> Aim
Pick out each line below containing "bodies".
★ ★ ★
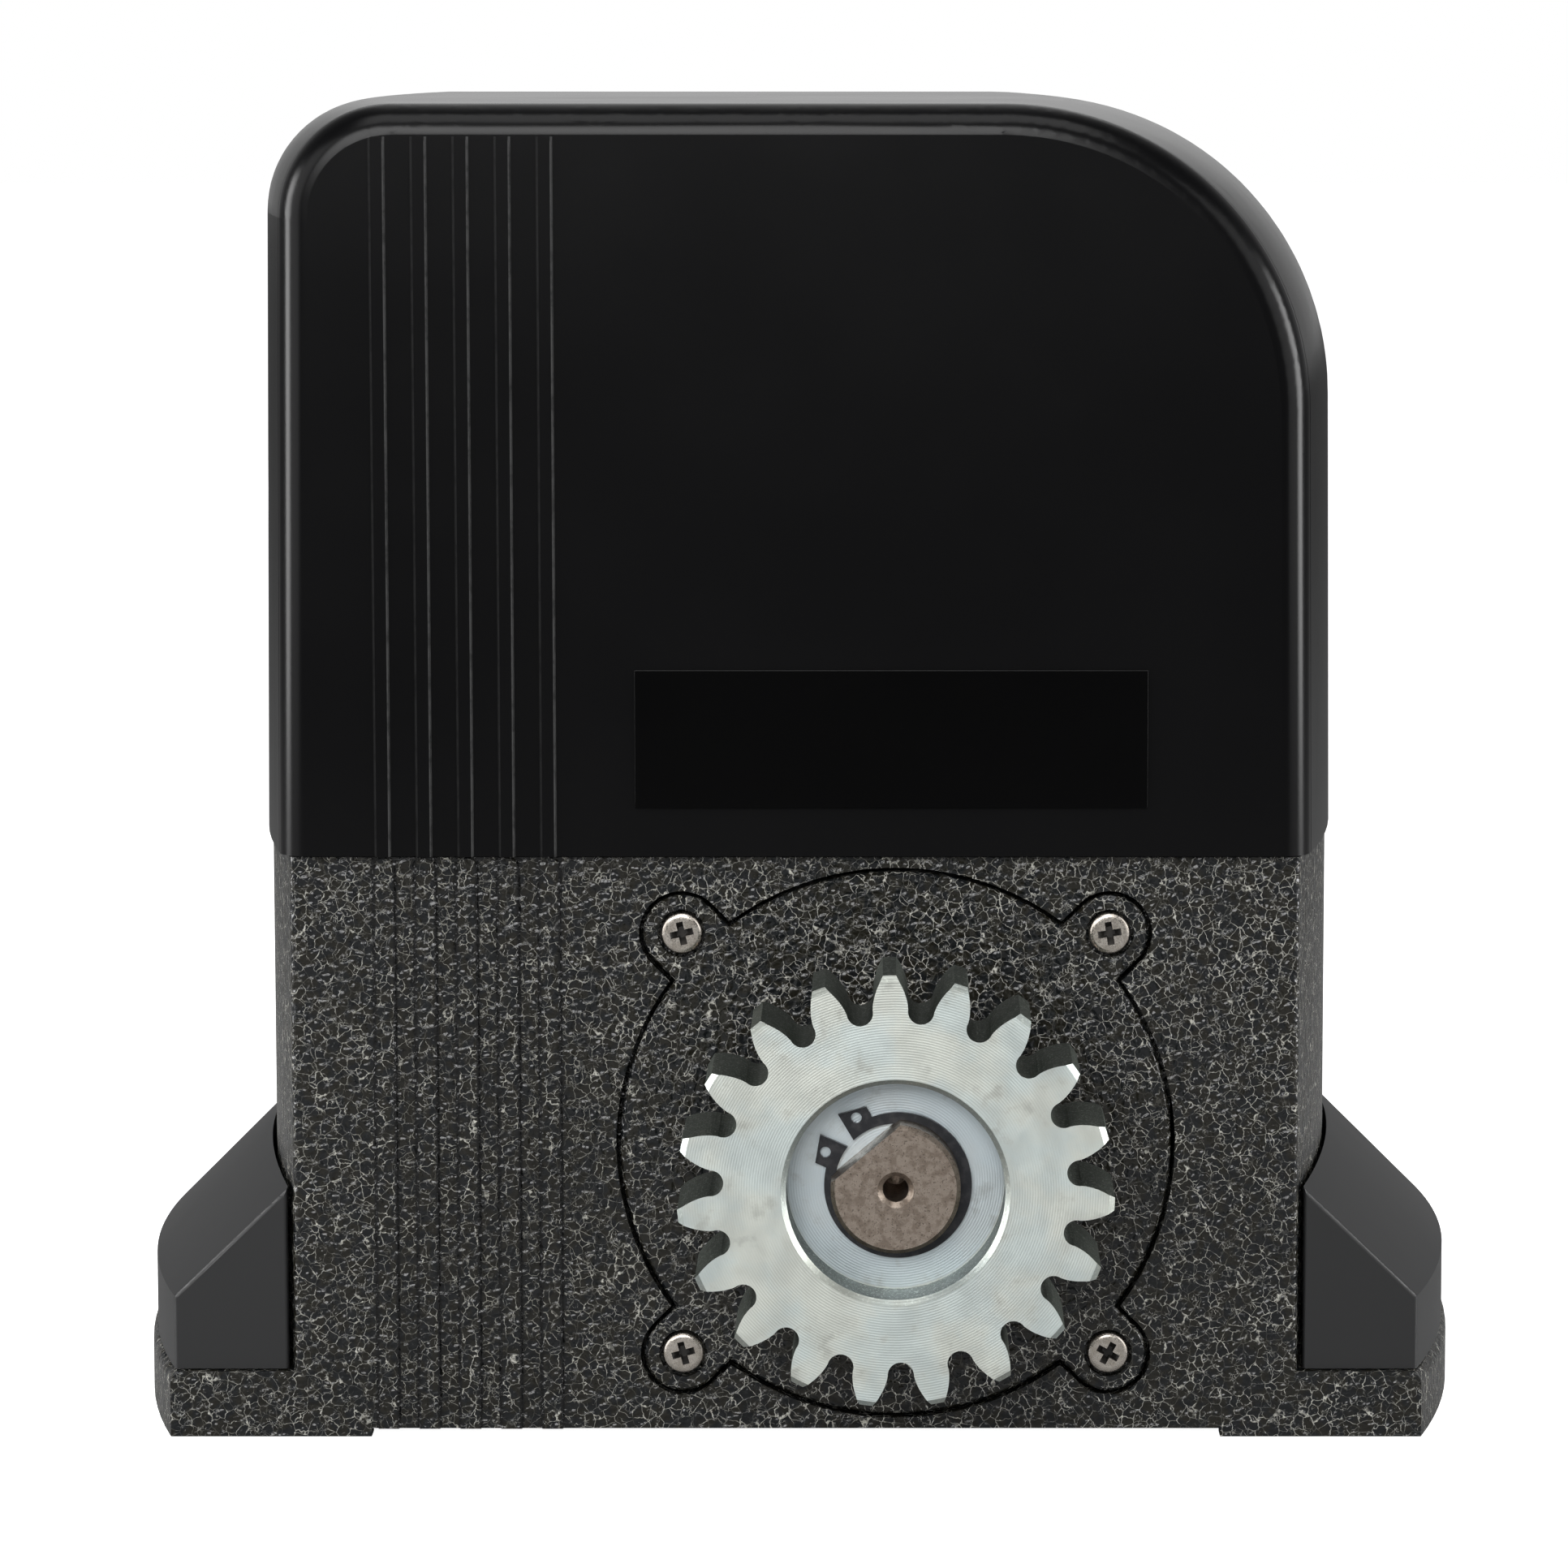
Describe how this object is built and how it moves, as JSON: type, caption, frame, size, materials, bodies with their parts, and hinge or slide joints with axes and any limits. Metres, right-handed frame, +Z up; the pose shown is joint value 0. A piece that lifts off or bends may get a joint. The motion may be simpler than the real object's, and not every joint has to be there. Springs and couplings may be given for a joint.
{
  "type": "sliding gate motor",
  "caption": "Floor-standing rack-drive gate operator: cast gearbox base, moulded cover, side foot caps, external spur pinion, and a keyed manual release lever on the back.",
  "frame": {"origin": "centre of the four anchor slots on the underside of the feet", "axes": "+X along the gate, -Y towards the gate and its rack so that the pinion faces -Y, +Z up"},
  "size_m": [0.2726, 0.2132, 0.266],
  "materials": {
    "hammertone": "black hammertone powder coat with a fine silver-grey vein network",
    "cover_plastic": "satin black moulded plastic with a fine moulded texture",
    "cap_plastic": "smooth dark grey moulded plastic, satin",
    "zinc_gear": "bluish zinc plate over machined steel, turning marks on the faces",
    "shaft_steel": "bare turned steel with light brown staining",
    "black_steel": "black phosphated spring steel",
    "nickel_screw": "nickel-plated steel",
    "bearing_steel": "ground steel",
    "lamination_steel": "stacked steel laminations",
    "winding_copper": "enamelled copper wire, varnished",
    "bronze": "machined bronze",
    "cast_aluminium": "as-cast aluminium",
    "zinc_sheet": "zinc-plated sheet steel",
    "lock_chrome": "chromed brass",
    "rubber_black": "black nitrile rubber",
    "gasket_paper": "dark fibre gasket",
    "capacitor_white": "off-white plastic can",
    "tray_plastic": "black moulded tray",
    "board_green": "green solder mask",
    "relay_black": "black component housing",
    "terminal_green": "green pluggable terminals"
  },
  "bodies": {
    "housing": {"lower_housing": "hammertone", "gear_side_flange": "hammertone", "flange_gasket": "gasket_paper", "flange_screws": "nickel_screw", "output_oil_seal": "rubber_black", "output_bearing_outer_rings": "bearing_steel", "rotor_bearing_outer_rings": "bearing_steel", "worm_oil_seal": "rubber_black", "motor_lower_endbell": "cast_aluminium", "motor_upper_endbell": "cast_aluminium", "stator_core": "lamination_steel", "stator_windings": "winding_copper", "motor_through_bolts": "nickel_screw", "run_capacitor": "capacitor_white", "capacitor_clamp": "zinc_sheet", "board_bracket": "tray_plastic", "control_board": "board_green", "board_screws": "nickel_screw", "board_transformer": "lamination_steel", "board_relays": "relay_black", "terminal_blocks": "terminal_green", "board_fuse": "relay_black", "radio_receiver": "board_green", "limit_sensor": "relay_black", "sensor_bracket": "zinc_sheet", "cable_grommet": "rubber_black", "oil_plug": "zinc_sheet", "earth_terminal": "bronze", "cover_seal": "rubber_black", "cover_screws": "nickel_screw", "lever_pin": "bearing_steel"},
    "output": {"output_shaft": "shaft_steel", "drive_gear": "zinc_gear", "gear_retaining_ring": "black_steel", "tail_retaining_ring": "black_steel", "worm_wheel": "bronze", "thrust_washer": "bronze", "wheel_spacer": "bearing_steel", "output_bearing_inner_rings": "bearing_steel", "clutch_spring": "bearing_steel"},
    "clutch": {"clutch_collar": "shaft_steel", "clutch_cross_pin": "bearing_steel", "push_rod": "bearing_steel"},
    "rotor": {"worm_shaft": "bearing_steel", "rotor_core": "lamination_steel", "rotor_bearing_inner_rings": "bearing_steel"},
    "cover": {"top_cover": "cover_plastic"},
    "left_cap": {"left_foot_cap": "cap_plastic"},
    "right_cap": {"right_foot_cap": "cap_plastic"},
    "lever": {"release_lever": "cap_plastic"},
    "lock": {"lock_cylinder": "lock_chrome"}
  },
  "joints": [
    {"name": "output_turn", "type": "hinge", "parent": "housing", "child": "output", "pos_m": [0.02, 0, 0.0595], "axis": [0, 1, 0], "continuous": true},
    {"name": "rotor_spin", "type": "hinge", "parent": "housing", "child": "rotor", "pos_m": [-0.0285, -0.02, 0.1], "axis": [0, 0, 1], "continuous": true},
    {"name": "clutch_slide", "type": "slide", "parent": "output", "child": "clutch", "axis": [0, -1, 0], "range_m": [0, 0.0045], "deforming": ["clutch_spring"]},
    {"name": "lever_turn", "type": "hinge", "parent": "housing", "child": "lever", "pos_m": [0.01714, 0.07, 0.0595], "axis": [0, 0, -1], "range_deg": [0, 90]},
    {"name": "lock_turn", "type": "hinge", "parent": "lever", "child": "lock", "pos_m": [-0.02186, 0.07, 0.0595], "axis": [0, 1, 0], "range_deg": [0, 90]},
    {"name": "cover_lift", "type": "slide", "parent": "housing", "child": "cover", "axis": [0, 0, 1], "range_m": [0, 0.16]},
    {"name": "left_cap_lift", "type": "slide", "parent": "housing", "child": "left_cap", "axis": [0, 0, 1], "range_m": [0, 0.05]},
    {"name": "right_cap_lift", "type": "slide", "parent": "housing", "child": "right_cap", "axis": [0, 0, 1], "range_m": [0, 0.05]}
  ],
  "couplings": [
    {"joint": "rotor_spin", "follows": "output_turn", "ratio": -30},
    {"joint": "clutch_slide", "follows": "lever_turn", "m_per_rad": 0.0028648}
  ]
}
★ ★ ★
> The answer
Describe how this object is built and how it moves, as JSON: type, caption, frame, size, materials, bodies with their parts, and hinge or slide joints with axes and any limits. Metres, right-handed frame, +Z up; the pose shown is joint value 0. A piece that lifts off or bends may get a joint. The motion may be simpler than the real object's, and not every joint has to be there. Springs and couplings may be given for a joint.
  "bodies": {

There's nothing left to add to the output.